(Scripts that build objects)
○ ○ ○

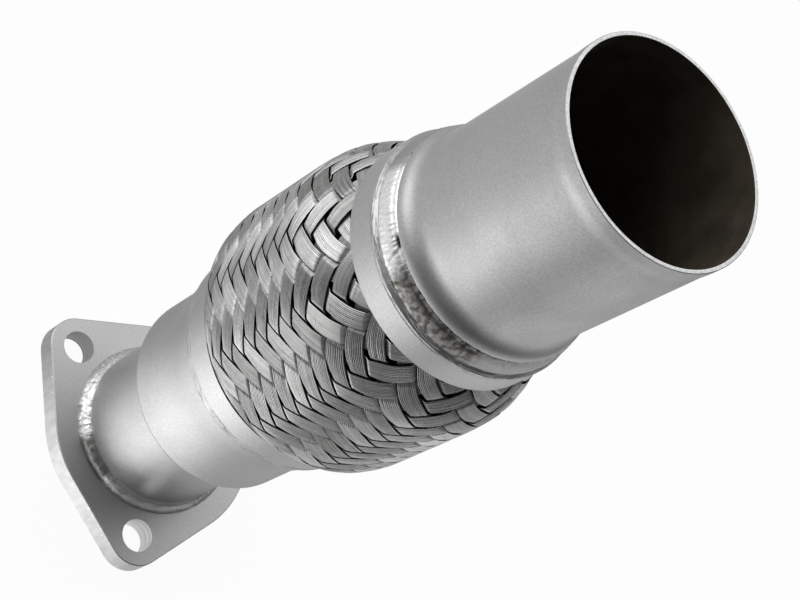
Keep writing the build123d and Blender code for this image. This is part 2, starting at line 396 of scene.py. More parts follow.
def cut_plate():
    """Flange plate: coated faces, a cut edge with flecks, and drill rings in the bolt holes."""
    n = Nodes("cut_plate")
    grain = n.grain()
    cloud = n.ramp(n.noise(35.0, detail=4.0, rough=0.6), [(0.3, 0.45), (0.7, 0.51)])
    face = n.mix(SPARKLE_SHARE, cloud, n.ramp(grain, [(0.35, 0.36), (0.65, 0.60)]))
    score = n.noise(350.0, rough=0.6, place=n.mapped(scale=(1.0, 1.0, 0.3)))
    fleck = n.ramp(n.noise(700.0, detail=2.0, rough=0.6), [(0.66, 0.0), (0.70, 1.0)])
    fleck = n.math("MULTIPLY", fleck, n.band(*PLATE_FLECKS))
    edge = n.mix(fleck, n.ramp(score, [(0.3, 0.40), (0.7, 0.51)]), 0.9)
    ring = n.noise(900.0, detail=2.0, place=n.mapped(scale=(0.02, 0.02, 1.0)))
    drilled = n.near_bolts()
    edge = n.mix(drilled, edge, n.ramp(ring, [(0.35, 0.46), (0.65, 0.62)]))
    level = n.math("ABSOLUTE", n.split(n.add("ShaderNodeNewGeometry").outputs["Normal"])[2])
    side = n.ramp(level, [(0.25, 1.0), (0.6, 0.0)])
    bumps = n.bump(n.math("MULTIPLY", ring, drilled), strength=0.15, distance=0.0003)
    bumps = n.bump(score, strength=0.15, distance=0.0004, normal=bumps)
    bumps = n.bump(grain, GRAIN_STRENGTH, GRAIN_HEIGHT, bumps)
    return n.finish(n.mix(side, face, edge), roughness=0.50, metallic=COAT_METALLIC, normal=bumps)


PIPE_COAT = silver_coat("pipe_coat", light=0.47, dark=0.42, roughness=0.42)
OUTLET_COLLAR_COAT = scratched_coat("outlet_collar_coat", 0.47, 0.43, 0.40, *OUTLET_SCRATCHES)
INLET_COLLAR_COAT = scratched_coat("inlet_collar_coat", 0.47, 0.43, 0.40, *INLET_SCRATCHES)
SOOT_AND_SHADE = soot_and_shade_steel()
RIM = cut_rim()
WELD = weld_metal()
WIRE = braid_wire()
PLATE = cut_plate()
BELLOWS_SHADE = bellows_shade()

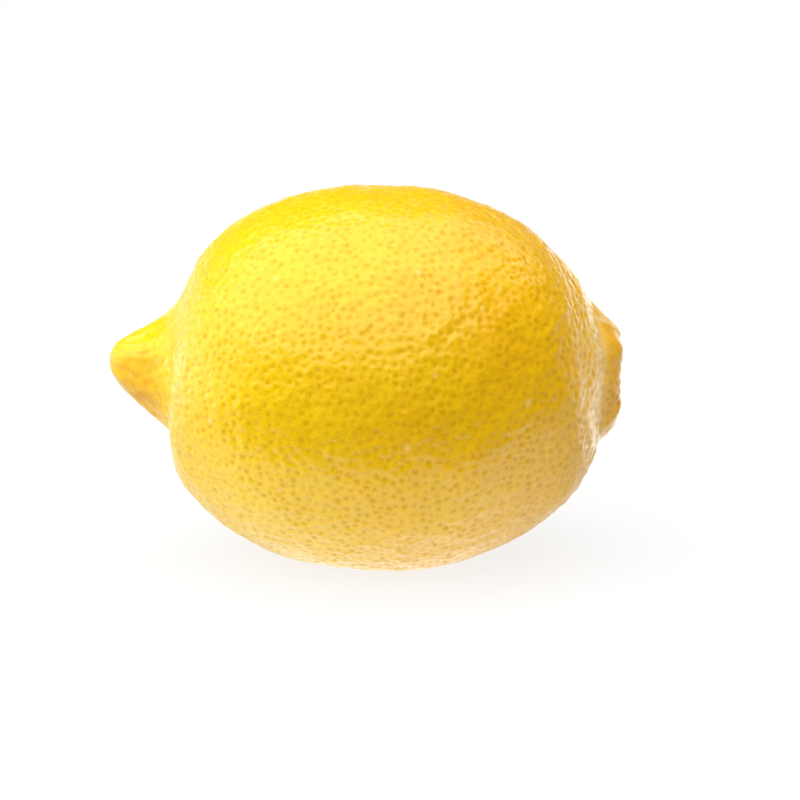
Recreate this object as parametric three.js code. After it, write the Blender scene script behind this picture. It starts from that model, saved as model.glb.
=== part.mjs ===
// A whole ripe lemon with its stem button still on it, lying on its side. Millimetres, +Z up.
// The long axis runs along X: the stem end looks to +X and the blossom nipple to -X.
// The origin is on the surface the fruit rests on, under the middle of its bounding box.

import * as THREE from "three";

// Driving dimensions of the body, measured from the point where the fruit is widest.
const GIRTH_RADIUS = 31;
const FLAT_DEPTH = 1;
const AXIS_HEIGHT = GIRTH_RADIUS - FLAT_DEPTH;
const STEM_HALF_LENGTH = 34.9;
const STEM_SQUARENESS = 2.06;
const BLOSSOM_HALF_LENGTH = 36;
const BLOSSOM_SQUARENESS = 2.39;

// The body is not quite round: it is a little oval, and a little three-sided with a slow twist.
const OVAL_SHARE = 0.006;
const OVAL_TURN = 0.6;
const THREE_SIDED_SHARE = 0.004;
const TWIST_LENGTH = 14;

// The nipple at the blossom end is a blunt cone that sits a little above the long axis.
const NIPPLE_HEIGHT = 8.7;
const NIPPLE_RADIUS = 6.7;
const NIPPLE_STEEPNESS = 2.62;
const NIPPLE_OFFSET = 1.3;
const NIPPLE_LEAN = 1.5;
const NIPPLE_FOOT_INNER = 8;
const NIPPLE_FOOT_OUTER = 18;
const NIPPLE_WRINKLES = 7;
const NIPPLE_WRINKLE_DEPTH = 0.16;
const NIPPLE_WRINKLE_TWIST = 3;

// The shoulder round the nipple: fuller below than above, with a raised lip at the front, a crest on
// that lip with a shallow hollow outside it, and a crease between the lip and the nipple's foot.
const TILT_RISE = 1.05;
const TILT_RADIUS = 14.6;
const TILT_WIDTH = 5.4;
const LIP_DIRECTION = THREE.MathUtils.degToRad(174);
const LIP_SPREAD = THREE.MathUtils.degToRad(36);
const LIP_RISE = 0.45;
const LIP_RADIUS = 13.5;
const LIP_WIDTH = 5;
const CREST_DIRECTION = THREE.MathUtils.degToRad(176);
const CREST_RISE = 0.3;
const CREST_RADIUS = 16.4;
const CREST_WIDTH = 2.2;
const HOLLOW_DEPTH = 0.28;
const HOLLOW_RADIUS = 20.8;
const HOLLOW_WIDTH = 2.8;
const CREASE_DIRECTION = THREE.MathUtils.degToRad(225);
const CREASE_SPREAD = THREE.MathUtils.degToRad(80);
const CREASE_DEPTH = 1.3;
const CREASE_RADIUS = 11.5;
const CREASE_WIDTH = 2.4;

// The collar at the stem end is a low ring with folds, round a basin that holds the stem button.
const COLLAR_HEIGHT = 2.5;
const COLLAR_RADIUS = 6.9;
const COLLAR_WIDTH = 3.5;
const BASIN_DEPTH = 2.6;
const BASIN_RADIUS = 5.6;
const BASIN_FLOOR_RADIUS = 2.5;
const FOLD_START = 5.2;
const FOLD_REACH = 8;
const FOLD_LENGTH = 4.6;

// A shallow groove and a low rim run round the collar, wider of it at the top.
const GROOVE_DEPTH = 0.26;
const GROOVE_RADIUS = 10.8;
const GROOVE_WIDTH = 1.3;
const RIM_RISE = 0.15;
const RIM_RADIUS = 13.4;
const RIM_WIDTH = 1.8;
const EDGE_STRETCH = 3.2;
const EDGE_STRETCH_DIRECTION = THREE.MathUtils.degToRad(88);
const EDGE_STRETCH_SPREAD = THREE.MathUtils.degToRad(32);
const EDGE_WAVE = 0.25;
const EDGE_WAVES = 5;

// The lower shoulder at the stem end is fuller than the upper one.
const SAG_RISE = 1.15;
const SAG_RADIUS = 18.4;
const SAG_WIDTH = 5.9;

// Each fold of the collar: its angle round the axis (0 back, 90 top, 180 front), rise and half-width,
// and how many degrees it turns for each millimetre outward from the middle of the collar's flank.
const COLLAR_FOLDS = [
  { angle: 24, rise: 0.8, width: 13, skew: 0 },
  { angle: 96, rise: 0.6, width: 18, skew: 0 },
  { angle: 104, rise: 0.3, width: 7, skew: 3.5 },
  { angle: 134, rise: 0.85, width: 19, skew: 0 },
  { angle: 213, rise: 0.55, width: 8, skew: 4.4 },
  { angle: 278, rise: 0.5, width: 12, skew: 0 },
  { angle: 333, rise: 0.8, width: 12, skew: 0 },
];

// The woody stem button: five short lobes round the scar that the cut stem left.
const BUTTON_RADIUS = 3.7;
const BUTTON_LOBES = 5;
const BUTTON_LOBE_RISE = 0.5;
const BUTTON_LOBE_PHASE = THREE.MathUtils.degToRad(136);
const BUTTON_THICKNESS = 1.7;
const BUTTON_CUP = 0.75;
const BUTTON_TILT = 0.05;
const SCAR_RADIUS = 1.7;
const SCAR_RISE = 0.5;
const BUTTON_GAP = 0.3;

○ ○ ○

Extract the run of lines that opens with the line containing "Recreate this object" and closes with the line containing "import * as"; reproduce it exactly and add nothing.

Recreate this object as parametric three.js code. After it, write the Blender scene script behind this picture. It starts from that model, saved as model.glb.
=== part.mjs ===
// A whole ripe lemon with its stem button still on it, lying on its side. Millimetres, +Z up.
// The long axis runs along X: the stem end looks to +X and the blossom nipple to -X.
// The origin is on the surface the fruit rests on, under the middle of its bounding box.

import * as THREE from "three";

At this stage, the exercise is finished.